‘Diary of Anne Frank’ a prop in Luna Stage’s new play
Staff Writer, New Jersey Jewish News
A searing accusation cuts across two generations and right through a close-knit father-daughter relationship in “Heartland,” written by Gabriel Jason Dean and directed by Ari Laura Kreith, the powerful new play that opened at Luna Stage in West Orange on April 6.
While the play, which runs through May 5, explores the lasting, and sometimes unpredictable, impact of propaganda, “The Diary of Anne Frank” makes an appearance as a plot element that underscores the universality of young women who exude optimism and hope while living (and dying) under a brutal regime.
Getee (Lipica Shaw), a teacher in her late 20s, leaves her Omaha, Neb., home and her father, Harold (Brian Corrigan), to teach English to girls in her native Afghanistan. She hasn’t been back to her birth country since her parents were killed in a terrorist attack, and her adoptive father, an American professor, raised her in Nebraska. She goes back to learn her native language and culture, and figure out what else she needs to know about her identity.
The play, set in 2013-2015, toggles back and forth between her classroom in the school in Afghanistan and the living room in her father’s Midwest home. There is no stage at Luna Stage; rather, the audience is seated bleacher style around the actors. The spare set includes a table, chalkboard and windows for the school, and a green velvet divan with side table/bench representing the Omaha living room. All three actors give formidable performances, especially Kareem Badr, who provides a deep authenticity to his role as Nazrullah, an Afghani math teacher.

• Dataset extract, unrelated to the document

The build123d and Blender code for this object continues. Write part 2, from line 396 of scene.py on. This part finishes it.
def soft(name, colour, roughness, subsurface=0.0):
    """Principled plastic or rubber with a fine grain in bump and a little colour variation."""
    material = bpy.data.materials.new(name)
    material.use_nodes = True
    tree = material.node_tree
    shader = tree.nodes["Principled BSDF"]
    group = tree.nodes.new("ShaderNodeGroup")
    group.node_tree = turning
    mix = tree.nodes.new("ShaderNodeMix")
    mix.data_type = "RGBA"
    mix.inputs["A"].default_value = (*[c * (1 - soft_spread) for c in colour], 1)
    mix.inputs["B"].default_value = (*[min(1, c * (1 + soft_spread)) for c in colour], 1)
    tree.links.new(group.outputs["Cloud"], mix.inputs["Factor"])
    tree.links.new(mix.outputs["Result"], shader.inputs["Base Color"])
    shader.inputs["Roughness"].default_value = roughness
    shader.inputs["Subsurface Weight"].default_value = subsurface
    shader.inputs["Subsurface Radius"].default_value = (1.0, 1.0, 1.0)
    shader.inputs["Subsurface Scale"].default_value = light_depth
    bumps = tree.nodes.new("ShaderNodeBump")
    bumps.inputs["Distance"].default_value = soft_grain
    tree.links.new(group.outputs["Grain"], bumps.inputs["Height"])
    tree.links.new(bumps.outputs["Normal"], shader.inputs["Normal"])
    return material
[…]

In Afghanistan, Getee teaches “The Diary of Anne Frank” to her students. It’s clear the selection is unconventional and rarely approved for teaching in the country, although a reason why is never provided. The audience is left to wonder whether Holocaust literature is not taught, or perhaps the intimate thoughts of an adolescent girl are considered inappropriate.
Getee offers a copy to Nazrullah, who at first won’t take it because he worries the uncle he lives with will see the unsanctioned book. He expresses surprise that Getee is permitted to teach the work, while she expresses disgust that Nazrullah would allow bigotry to prevent him from reading it. He relents and as they discuss it, they begin to fall in love.

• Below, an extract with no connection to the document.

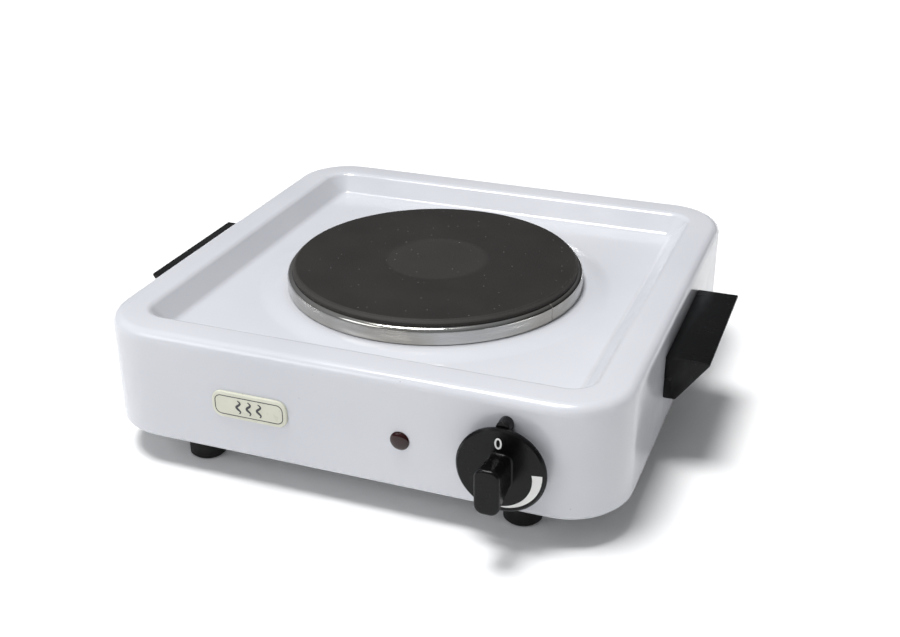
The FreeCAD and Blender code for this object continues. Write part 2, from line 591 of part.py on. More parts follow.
def hot_plate():
    """Cast-iron plate with its coils, cement, sheet cover, spill ring and clamping parts."""
    groove_out = f"({CASTING_RADIUS} - casting_wall)"
    groove_top = f"({PLATE_TOP} - casting_crown)"
    cement_foot = f"({CASTING_FOOT} + shield_sheet)"
    stud_top = f"({PLATE_TOP} - recess_depth - 6)"
    casting = turned([
        (0, f"{PLATE_TOP} - recess_depth"), ("recess_radius - recess_depth", f"{PLATE_TOP} - recess_depth"),
        ("recess_radius", PLATE_TOP), ("plate_radius - plate_chamfer", PLATE_TOP),
        ("plate_radius", f"{PLATE_TOP} - plate_chamfer"), ("plate_radius", SEAT),
        (CASTING_RADIUS, SEAT), (CASTING_RADIUS, CASTING_FOOT),
        (groove_out, CASTING_FOOT), (groove_out, groove_top), ("hub_radius", groove_top),
        ("hub_radius", CASTING_FOOT), ("stud_radius + fit_gap", CASTING_FOOT),
        ("stud_radius + fit_gap", stud_top), (0, stud_top)], PLATE_AT)
    node(casting, "hotplate_casting")

    cement = turned([("hub_radius", cement_foot), (groove_out, cement_foot), (groove_out, groove_top),
                     ("hub_radius", groove_top)], PLATE_AT)
    coils, cavities = [], []
    pitch = f"(({groove_out} - coil_margin - coil_inner) / 2)"
    for i in range(3):
        for radius, rings in (("coil_radius", coils), (f"coil_radius + {FIT}", cavities)):
            ring = DOC.addObject("Part::Torus", "Coil")
            bind(ring, Radius1=f"coil_inner + {i} * {pitch}", Radius2=radius)
            rings.append(place(ring, (0, "plate_y", f"({cement_foot} + {groove_top}) / 2")))
    node(cut(cement, *cavities), "insulating_cement")
    node(group(coils), "heating_coils")

    shield = turned([("stud_radius + 0.5", SHIELD_FOOT), (f"{groove_out} + 1.5", SHIELD_FOOT),
                     (f"{groove_out} + 1.5", CASTING_FOOT), ("stud_radius + 0.5", CASTING_FOOT)],
                    PLATE_AT)
    pin_holes = [rod("plate_pin + 0.6", 20, (x, PIN_Y, f"{SHIELD_FOOT} - 5")) for x in PINS]
    node(cut(shield, *pin_holes), "coil_cover")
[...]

What complicates the story and ties the three characters together is their respective relationships to a different book — an elementary school textbook from the days of the Mujahedeen in the 1970s.
The U.S.-sponsored textbook is loaded with anti-Soviet propaganda such as word problems that involve guns and bullets being sold to protect citizens from infidels. The propaganda was designed to turn the Mujahedeen against the Soviets who had invaded Afghanistan. (A faction of the Mujahedeen later evolved into the Taliban and imposed a fundamentalist rule of Afghanistan.)
Nazrullah reveals that this kind of propaganda helped turn his friends and neighbors into Taliban recruits, which leads to the death of his beloved Getee (this plot point becomes known early in the show). Her father’s pivotal relationship to the textbook becomes clear later in the play.
As a reporter for a Jewish newspaper, I found the use of “The Diary of Anne Frank” curious. It’s problematic when discussions of the Holocaust erase the particularity of the Jewishness that was so central to its evil core, and its literature becomes a kind of shorthand for universal principles. The lessons of the Holocaust should not be “Judenrein” — absent of Jews, yet “Heartland” erases Anne Frank’s Jewishness. Rather, she is an archetype, a stand-in for all young women who are full of hope, gunned down by terrorists and thugs full of hate, whose irrational political passions are inflamed by propaganda. She is Getee, she is Anne, and she is any of the young Afghani women in Getee’s class.
That said, my philosophical point of contention should not keep you from seeing the play. With its heavy themes of love and war, guilt and propaganda, it’s a surprisingly moving and enjoyable play, ultimately about relationships — how they are made and how they can break. Highly recommended.
Editor’s Note: This story was updated on April 18, 2019.